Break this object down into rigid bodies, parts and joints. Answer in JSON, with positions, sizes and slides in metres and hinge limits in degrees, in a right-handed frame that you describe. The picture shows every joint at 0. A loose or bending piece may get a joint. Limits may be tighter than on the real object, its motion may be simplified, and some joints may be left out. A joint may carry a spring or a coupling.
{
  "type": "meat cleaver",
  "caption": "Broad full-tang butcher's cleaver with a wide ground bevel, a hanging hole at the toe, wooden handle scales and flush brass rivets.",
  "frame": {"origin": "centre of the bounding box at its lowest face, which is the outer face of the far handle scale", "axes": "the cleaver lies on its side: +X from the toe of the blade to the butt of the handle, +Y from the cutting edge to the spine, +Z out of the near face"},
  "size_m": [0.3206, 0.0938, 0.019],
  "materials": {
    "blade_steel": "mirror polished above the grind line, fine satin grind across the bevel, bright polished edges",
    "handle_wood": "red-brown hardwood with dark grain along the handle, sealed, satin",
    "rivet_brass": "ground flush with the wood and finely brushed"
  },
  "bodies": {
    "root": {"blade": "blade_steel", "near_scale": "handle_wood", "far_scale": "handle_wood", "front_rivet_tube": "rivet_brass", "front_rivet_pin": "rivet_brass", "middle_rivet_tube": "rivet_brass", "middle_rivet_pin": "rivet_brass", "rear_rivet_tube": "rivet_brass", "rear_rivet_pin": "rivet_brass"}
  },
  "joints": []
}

========================================

■ Aim:
Quote the listing in full, please, keeping every line exact.

■ The completed task:
Break this object down into rigid bodies, parts and joints. Answer in JSON, with positions, sizes and slides in metres and hinge limits in degrees, in a right-handed frame that you describe. The picture shows every joint at 0. A loose or bending piece may get a joint. Limits may be tighter than on the real object, its motion may be simplified, and some joints may be left out. A joint may carry a spring or a coupling.
{
  "type": "meat cleaver",
  "caption": "Broad full-tang butcher's cleaver with a wide ground bevel, a hanging hole at the toe, wooden handle scales and flush brass rivets.",
  "frame": {"origin": "centre of the bounding box at its lowest face, which is the outer face of the far handle scale", "axes": "the cleaver lies on its side: +X from the toe of the blade to the butt of the handle, +Y from the cutting edge to the spine, +Z out of the near face"},
  "size_m": [0.3206, 0.0938, 0.019],
  "materials": {
    "blade_steel": "mirror polished above the grind line, fine satin grind across the bevel, bright polished edges",
    "handle_wood": "red-brown hardwood with dark grain along the handle, sealed, satin",
    "rivet_brass": "ground flush with the wood and finely brushed"
  },
  "bodies": {
    "root": {"blade": "blade_steel", "near_scale": "handle_wood", "far_scale": "handle_wood", "front_rivet_tube": "rivet_brass", "front_rivet_pin": "rivet_brass", "middle_rivet_tube": "rivet_brass", "middle_rivet_pin": "rivet_brass", "rear_rivet_tube": "rivet_brass", "rear_rivet_pin": "rivet_brass"}
  },
  "joints": []
}